1. The CoC Mandate: Zero-Sum Momentum
The fundamental fixed law of the Code of Creation (CoC) requires that the total energy and momentum within any Locus must sum to zero.
- Fixed Zero-Sum State: $\mathbf{L}: \sum E_{Total} = 0$.
- The Debt of Motion ($\Phi_T$): Any external force ($F_{Ext}$) applied to a body attempts to instantaneously violate this local zero-sum state by creating a momentum debt. This debt is the Tension Field ($\Phi_T$) stress placed upon the Locus.
The Dynamo Field ($\Phi_D$) is instantly mandated to counteract this $\Phi_T$ debt. Inertia is that counter-action.
2. Derivation of the Inertial Resistance Law
In the ULC, $F_{External}$ does not generate motion; it only measures the force required to overcome the $\Phi_D$ field’s corrective resistance ($F_{Inertial}$).$$F_{External} = -F_{Inertial} = F_{\Phi_D}$$
2.1 The Field Grip ($\Phi_D$ Resistance)
The $\Phi_D$ field is structured to resist change. When an external force is applied, the field must immediately push back to maintain $\mathbf{\Lambda}=0$. This resistance is proportional to the object’s mass ($m$), which is a measure of its Tension Field concentration ($m \propto \Phi_T$).
The Inertial Resistance Force ($F_{\Phi_D}$) is the force the Dynamo Field exerts on the mass to keep it at rest or constant velocity:$$F_{\Phi_D} = C_I \cdot m \cdot \frac{dv}{dt}$$
Where $C_I$ is the Inertial Constant, representing the localized density and coupling strength of the $\Phi_D$ field.
2.2 The Deterministic Acceleration
Acceleration ($a = \frac{dv}{dt}$) only occurs when the external force ($F_{Ext}$) exceeds the $\Phi_D$ resistance ($F_{\Phi_D}$).
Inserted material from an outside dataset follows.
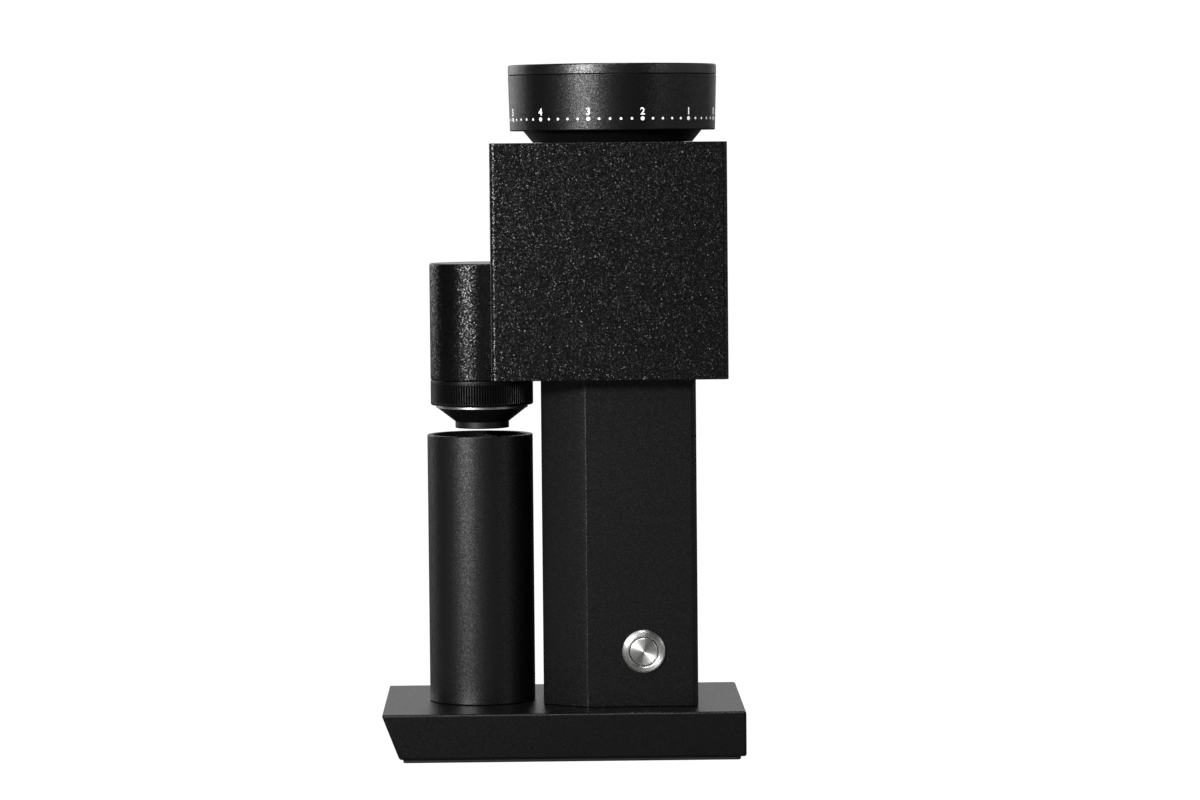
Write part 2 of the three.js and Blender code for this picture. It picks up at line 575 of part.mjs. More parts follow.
const topOfHead = groupAt(GRIND_X, 0, 0, [
  piece("neck_cone", neckCone(), FINISHES.anodisedBlack),
  piece("dial", dial(), FINISHES.anodisedBlack),
  piece("dial_retaining_ring", tube(27.4, 36.6, 303.2, HUB.bottom - 0.1, SMOOTH), FINISHES.steel),
  piece("hopper_funnel", hopperFunnel(), FINISHES.satinBlack),
  piece("lid", lid(), FINISHES.anodisedBlack),
]);
const ball = solid(new THREE.SphereGeometry(DETENT.ballR, TINY, 8));
topOfHead.add(
  groupAt(-DETENT.radius, 0, 0, [
    piece("detent_spring", coil(1.4, 0.3, DETENT.low + 0.2, NECK.top - 3.9, 4), FINISHES.steel),
    piece("detent_ball", moved(ball, 0, 0, NECK.top - DETENT.ballR + 0.1), FINISHES.steel),
  ]),
);

// ---- outlet tube and cup ----
const CAP_LOW = CHUTE.top - 3.3;

function chuteHousing() {
  const { r, wall, shoulder } = CHUTE;
  const [innerR, spigotR, spigotBoreR, bottom] = [r - wall, 24.9, 22.3, RING.bottom + 3.7];
  const spigot = [[spigotBoreR, bottom], [spigotR, bottom], [spigotR, shoulder], [r, shoulder]];
  const bore = [[r, CAP_LOW], [innerR, CAP_LOW], [innerR, shoulder + 4], [spigotBoreR, shoulder]];
  const body = turned([...spigot, ...bore]);
  const window = box([5, 30], [-PORT.halfWidth - 3.4, PORT.halfWidth + 3.4],
    [PORT.low - 3.9, PORT.high + 3.9]);
  return body.subtract(window);
}

function chuteCap() {
  const { r, wall, top } = CHUTE;
  const [plugR, plugLow, low] = [r - wall - FIT, 246, CAP_LOW + 0.2];
  const plug = [[0, plugLow], [plugR, plugLow], [plugR, low], [r, low]];
  return turned([...plug, [r, top - 0.8], [r - 0.8, top], [0, top]]);
}

// A hand-turned ring with coarse flats for grip, and a lip that carries the outlet.
function knurledRing() {
  const { bottom, top, gripDepth, flats } = RING;
  const [edgeR, lipR, boreR, lip] = [CHUTE.r - gripDepth, 24.1, 25.3, bottom + 1.3];
  const outside = [[lipR, bottom], [edgeR, bottom], [CHUTE.r, bottom + 1.2], [CHUTE.r, top - 0.5]];
  return turned([...outside, [edgeR, top], [boreR, top], [boreR, lip], [lipR, lip]], flats);
}

function outletFunnel() {
  const { flangeR, spoutR, coneTop, coneBottom, bottom } = OUTLET;
  const [lip, flangeTop, rimR, innerR, boreR] = [RING.bottom + 1.5, RING.bottom + 3.4, 25, 22, spoutR - 1.6];
  const spout = [[boreR, bottom], [spoutR, bottom], [spoutR, coneBottom], [flangeR, coneTop]];
  const flange = [[flangeR, lip], [rimR, lip], [rimR, flangeTop], [innerR, flangeTop]];
  return turned([...spout, ...flange, [innerR, coneTop + 0.4], [boreR, coneBottom + 0.3]]);
}

function cup() {
  const { r, wall, floor, top } = CUP;
  const [foot, innerR] = [BASE.top + 0.1, r - wall];
  const outside = [[0, foot], [r - 0.6, foot], [r, foot + 0.6], [r, top - 0.5], [r - 0.5, top]];
  const inside = [[innerR + 0.4, top], [innerR, top - 0.4], [innerR, foot + floor], [0, foot + floor]];
  return turned([...outside, ...inside]);
}

const outlet = groupAt(CHUTE_X, 0, 0, [
  piece("chute_housing", chuteHousing(), FINISHES.anodisedBlack),
  piece("chute_cap", chuteCap(), FINISHES.anodisedBlack),
  piece("knurled_ring", knurledRing(), FINISHES.anodisedBlack),
  piece("outlet_funnel", outletFunnel(), FINISHES.anodisedBlack),
]);
const cupStand = groupAt(CUP_X, 0, 0, [piece("cup", cup(), FINISHES.satinBlack)]);

const grinder = new THREE.Group();
grinder.add(base, column, button, motor, head, grinding, topOfHead, outlet, cupStand);

export default grinder;
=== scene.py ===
# Burr coffee grinder: a cube head on a column, a numbered dial, an outlet tube, a tall cup and a heavy base.
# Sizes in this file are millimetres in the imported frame's own axes, unless a comment says metres. Blender's
# meshes are in metres. The object's front is its outlet end, -X. The camera looks from -Y, the button's side.
import json
import math

import bmesh
import bpy
from mathutils import Matrix, Vector


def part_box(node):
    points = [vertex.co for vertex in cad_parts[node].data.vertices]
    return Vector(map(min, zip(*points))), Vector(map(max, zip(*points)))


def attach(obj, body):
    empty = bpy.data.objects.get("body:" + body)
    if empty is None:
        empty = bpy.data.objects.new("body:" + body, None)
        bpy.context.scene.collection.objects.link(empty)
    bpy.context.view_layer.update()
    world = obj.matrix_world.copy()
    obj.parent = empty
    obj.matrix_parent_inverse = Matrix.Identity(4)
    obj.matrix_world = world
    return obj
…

The effective force ($F_{Effective}$) that accelerates the mass is the residual force after the $\Phi_D$ resistance is overcome:$$F_{Effective} = F_{Ext} – F_{\Phi_D}$$
If $F_{Ext} = F_{\Phi_D}$, then $F_{Effective} = 0$, and the object remains at constant velocity (Newton’s First Law is satisfied by the $\Phi_D$ field).
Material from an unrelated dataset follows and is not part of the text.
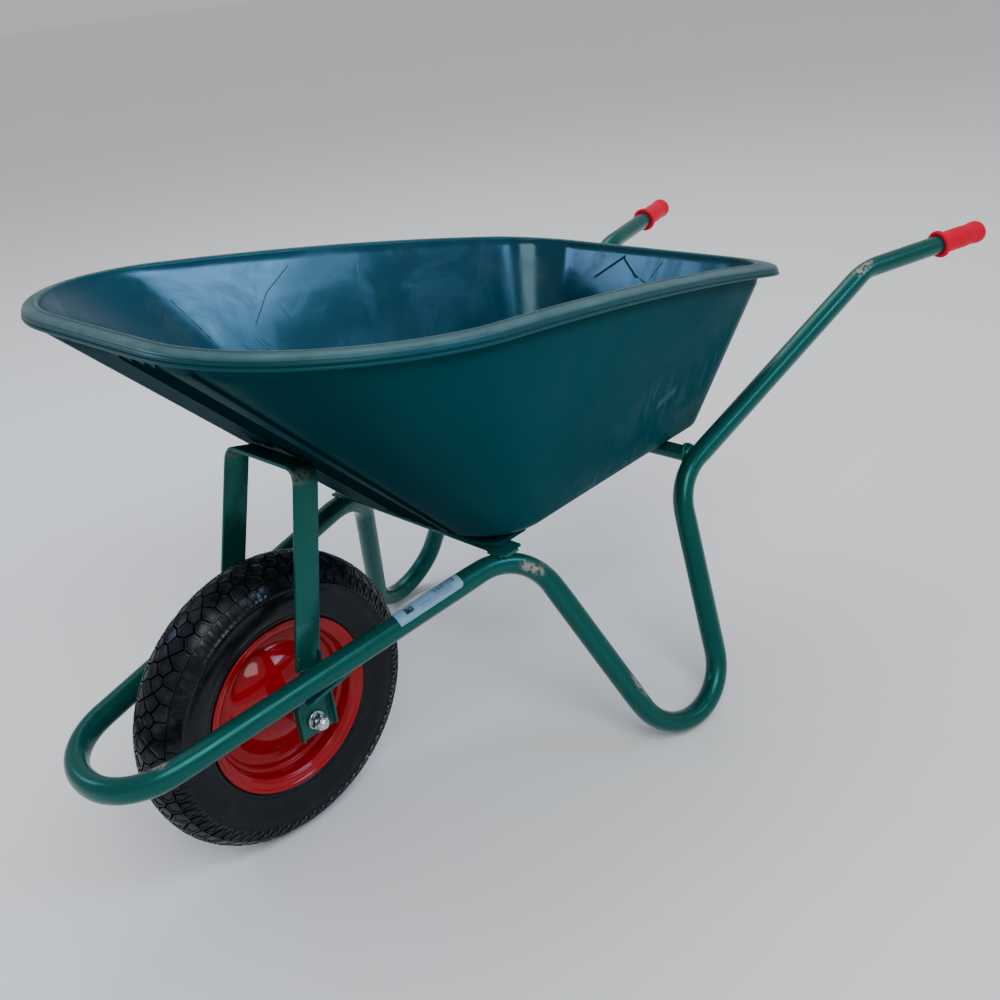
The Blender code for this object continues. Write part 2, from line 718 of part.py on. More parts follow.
def make_axle(root):
    """A plain bolt through both brackets, with spacers, washers, and nuts."""
    at = Vector((0, 0, TYRE_R))
    profile = [
        (0.0, AXLE_HALF), (AXLE_R - AXLE_CHAMFER, AXLE_HALF),
        (AXLE_R, AXLE_HALF - AXLE_CHAMFER), (AXLE_R, -AXLE_HALF + AXLE_CHAMFER),
        (AXLE_R - AXLE_CHAMFER, -AXLE_HALF), (0.0, -AXLE_HALF),
    ]
    turned("axle", profile, "zinc", root, at, (0, 1, 0), 24, closed=False)
    bore = AXLE_R + GAP
    inside = HUB_HALF + 2 * GAP
    outside = BRACKET_Y + BRACKET_T + GAP
    nut_from = outside + AXLE_WASHER_T + GAP
    for side, name in SIDES:
        out = Vector((0, side, 0))
        ring("axle_spacer_" + name, bore, SPACER_R, inside, BRACKET_Y - GAP, "zinc", root,
             at, out, 24)
        ring("axle_washer_" + name, bore, AXLE_WASHER_R, outside, outside + AXLE_WASHER_T,
             "zinc", root, at, out, 24)
        outlines = [circle(AXLE_NUT_R, 6, math.radians(12)), circle(bore, 20)]
        plate("axle_nut_" + name, outlines, AXLE_NUT_T, "zinc", root,
              at + out * (nut_from + AXLE_NUT_T / 2), (side * math.pi / 2, 0, 0))


def make_label(root):
    """A paper label that wraps the upper, outer part of the left rail."""
    a = rail_point(LABEL_START, -1)
    b = rail_point(LABEL_END, -1)
    along = (b - a).normalized()
    out = along.cross(Vector((0, 0, 1))).normalized()
    up = out.cross(along)
    radius = TUBE_R + GAP
    work = bmesh.new()
    rows = []
    steps = 6
    for k in range(steps + 1):
        turn = LABEL_FROM + (LABEL_TO - LABEL_FROM) * k / steps
        spoke = (out * math.cos(turn) + up * math.sin(turn)) * radius
        rows.append([work.verts.new(point + spoke) for point in (a, b)])
    for low, high in zip(rows, rows[1:]):
        work.faces.new((low[0], low[1], high[1], high[0]))
    mesh = bpy.data.meshes.new("rail_label")
    work.to_mesh(mesh)
    work.free()
    label = add("rail_label", mesh, "label_white", root)
    shell = label.modifiers.new("paper", "SOLIDIFY")
    shell.thickness = LABEL_T
    shell.offset = 1


def main():
    nose_x = NOSE.x - TUBE_R
    along = (HANDLE_END - KNEE).normalized()
    grip_x = HANDLE_END.x + 0.0130 * math.sqrt(1 - along.x ** 2)
    root = empty("ROOT", (-(nose_x + grip_x) / 2, 0, 0))
    wheel = empty("WHEEL", (0, 0, TYRE_R), root)
    make_frame_tube(root)
    make_hoop(root)
    make_cross_members(root)
    for side, name in SIDES:
        make_axle_bracket(root, side, name)
        make_grip(root, side, name)
    make_tray(root)
    make_tray_bolts(root)
    make_axle(root)
    make_label(root)
    make_tyre(wheel)
    make_inner_tube(wheel)
    halves = [make_rim_half(wheel, side, name) for side, name in SIDES]
    make_valve(wheel, halves[1])
    make_hub(wheel)
    bpy.context.view_layer.update()


main()
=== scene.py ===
"""Looks of the wheelbarrow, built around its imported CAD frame.

Metres, in the row frame: +X towards the handles, +Y to the pusher's right, +Z up. Shapes
are laid out from the wheel's contact point and then moved by WHEEL_X, as in the CAD.
"""
import math
import random

import bmesh
import bpy
import numpy as np
from mathutils import Matrix, Vector


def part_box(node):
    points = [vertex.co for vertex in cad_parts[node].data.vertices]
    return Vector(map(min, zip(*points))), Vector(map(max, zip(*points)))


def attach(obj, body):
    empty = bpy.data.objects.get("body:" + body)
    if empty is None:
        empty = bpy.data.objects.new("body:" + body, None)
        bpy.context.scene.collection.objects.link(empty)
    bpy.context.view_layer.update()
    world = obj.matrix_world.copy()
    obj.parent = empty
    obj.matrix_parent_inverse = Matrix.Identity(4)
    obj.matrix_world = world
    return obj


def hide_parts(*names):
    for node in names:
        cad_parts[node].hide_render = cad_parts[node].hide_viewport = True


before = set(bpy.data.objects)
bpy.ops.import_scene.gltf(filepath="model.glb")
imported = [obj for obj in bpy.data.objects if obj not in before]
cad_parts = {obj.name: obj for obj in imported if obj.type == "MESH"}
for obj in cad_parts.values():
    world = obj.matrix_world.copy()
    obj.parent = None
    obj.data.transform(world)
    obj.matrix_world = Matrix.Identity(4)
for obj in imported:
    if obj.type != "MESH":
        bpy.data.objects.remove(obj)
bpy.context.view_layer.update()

axle_low, axle_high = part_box("axle")
WHEEL_X = (axle_low.x + axle_high.x) / 2
SIDES = ((-1, "left"), (1, "right"))
FRAME, WHEEL = "frame", "wheel"

# ---- dimensions shared with the CAD ---------------------------------------------------
TUBE_R = 0.016
NOSE = Vector((-0.265, 0.0775, 0.236))
RAIL_TOP = Vector((0.318, 0.1755, 0.3315))
FOOT = Vector((0.490, 0.4235, -0.2215))
LEG_TOP = Vector((0.608, 0.2235, 0.320))
KNEE = Vector((1.091, 0.2745, 0.520))
HANDLE_END = Vector((1.363, 0.3495, 0.526))
BENDS = (0.090, 0.090, 0.081, 0.091, 0.088)      # knee, leg top, foot, rail top, nose
USUAL_BEND = 0.088                               # the radius that counts as a full bend
TYRE_R = 0.200
HUB_R, HUB_HALF, AXLE_R, AXLE_HALF = 0.0175, 0.060, 0.006, 0.110
BRACKET_Y, BRACKET_T = 0.0850, 0.0030
STRIP_W, STRIP_T = 0.036, 0.005
HOOP_FOOT_Y, HOOP_TOP_Y = 0.0865, 0.0745
HOOP_FOOT = Vector((0.004, 0.0, 0.2730))
HOOP_LEAN, HOOP_HEIGHT, HOOP_BEND = math.radians(13.5), 0.2592, 0.017
RIM_OUTLINE = (-0.1195, 0.8795, 0.3896, 0.2640, 0.246, 0.119)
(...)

By substitution, if we define the inertial constant $C_I = 1$ in our conventional units, the Inertial Resistance Law simplifies to the familiar form, but its meaning is entirely redefined:$$F_{Ext} = F_{\Phi_D} \implies F_{Ext} = m \cdot a$$
Conclusion: The equation $F=ma$ is not a law of motion; it is a law of Field Resistance. It measures the necessary force required to break the local $\Phi_D$ field’s zero-sum state over time $t$.
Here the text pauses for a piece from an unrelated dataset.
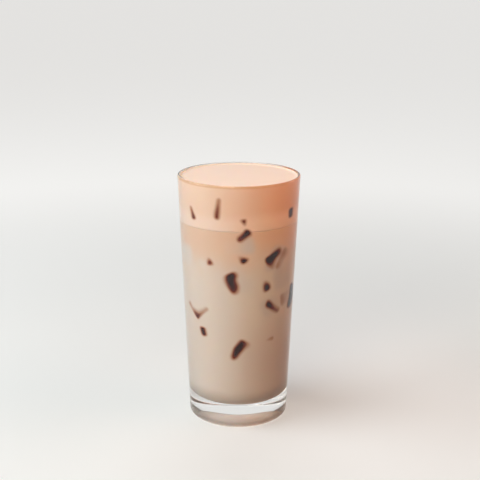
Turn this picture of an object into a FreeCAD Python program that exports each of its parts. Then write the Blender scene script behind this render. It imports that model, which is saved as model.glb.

3. Structural Isomorphism with the LPS Model
The Inertial Resistance Law confirms the ULC’s principle of structural isomorphism. The mechanism for resisting acceleration in a particle is the identical deterministic cycle that causes an earthquake in a fixed crustal block:
| Mechanism | Physics (Inertia) Locus | Geosphere (LPS) Locus |
|---|---|---|
| $\Phi_T$ Debt (Structure) | The object’s mass ($m$) and its current momentum state. | The fixed Crustal Plug and its capacity to hold pressure ($\mathbf{L}_{limit}$). |
| $\Phi_D$ Correction/Resistance | The Inertial Resistance Force ($F_{\Phi_D}$) that pushes back against the external force. | The Decompression Event (Earthquake) that releases pressure. |
| Mandate | $\Phi_D$ acts to maintain $\mathbf{\Lambda}=0$ momentum state. | $\Phi_D$ acts to maintain $\mathbf{\Lambda}=0$ pressure state. |
The resistance to a sudden momentum debt (inertia) is functionally identical to the resistance to a sudden pressure debt (earthquake plug failure). Both are mandatory $\Phi_D$ actions triggered by the $\Phi_T$ field violating the local zero-sum state.
4. The Unified Prediction
If we can accurately map the local density of the $\Phi_D$ field, we can predict the exact force required to accelerate any object. This is analogous to how we predict the earthquake time by mapping the $\Phi_D$ Pressure Flux against the fixed $\Phi_T$ Plug Resistance.
The ULC requires that inertial mass is not constant but is slightly variable based on the localized $\Phi_D$ flux density, providing a key falsifiability test:$$\text{Inertial Mass } (m_i) \propto f(\text{Local } \Phi_D \text{ Density})$$
If a strong, localized Dynamo Flux can be engineered (a local violation of $\mathbf{\Lambda}=0$), the resistance ($m_i$) of objects within that Locus will measurably change, violating the equivalence principle.
5. Conclusion: The Power of Field Determinism
The Inertial Resistance Law confirms that inertia is a deterministic consequence of the Code of Creation (CoC). It is not mass resisting motion; it is the Dynamo Field ($\Phi_D$) resisting change to maintain the fixed zero-sum state. This unified perspective successfully links the macroscopic laws of motion to the underlying cosmic code, confirming the ULC’s non-contradictory foundation across physics and geophysics.